Throttling Math and Resilience
Throttling uses a token-bucket model defined by two numbers: a steady-state rate (requests per second) and a burst (the bucket depth). With the default 10,000 requests/second and a 5,000 burst, a sudden spike can briefly serve up to the burst capacity before the steady rate caps throughput; excess requests receive 429 responses that well-behaved clients retry with exponential backoff. Because the account limit is shared by every API in the Region, a single misbehaving API can starve the others — which is precisely why per-method and usage-plan limits exist to fence off capacity.

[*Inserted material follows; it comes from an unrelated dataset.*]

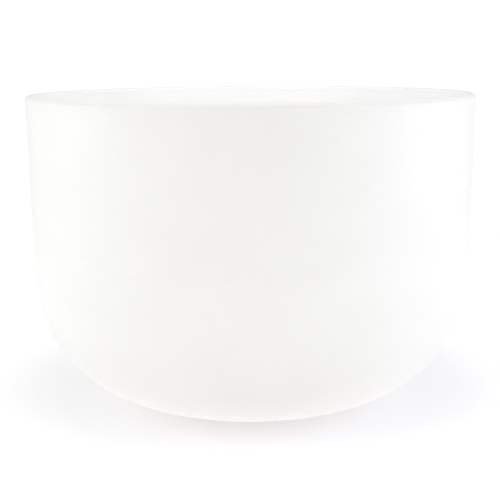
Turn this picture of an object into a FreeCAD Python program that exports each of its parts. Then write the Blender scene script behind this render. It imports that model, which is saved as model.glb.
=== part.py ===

For durability under spikes, a common pattern is API Gateway → SQS (via AWS Service integration) so bursts are buffered in a queue and consumers drain them at a safe pace, decoupling the front door from backend capacity and smoothing traffic without dropping requests.
A team wants a serverless REST API that invokes Lambda and caches responses for 5 minutes to cut backend load. Which API Gateway type must they use?
An architect wants API Gateway to place incoming messages directly onto an Amazon SQS queue without running a Lambda function. Which integration type achieves this?
A public API is returning HTTP 429 responses under heavy load. What is the most likely cause and the right per-customer fix?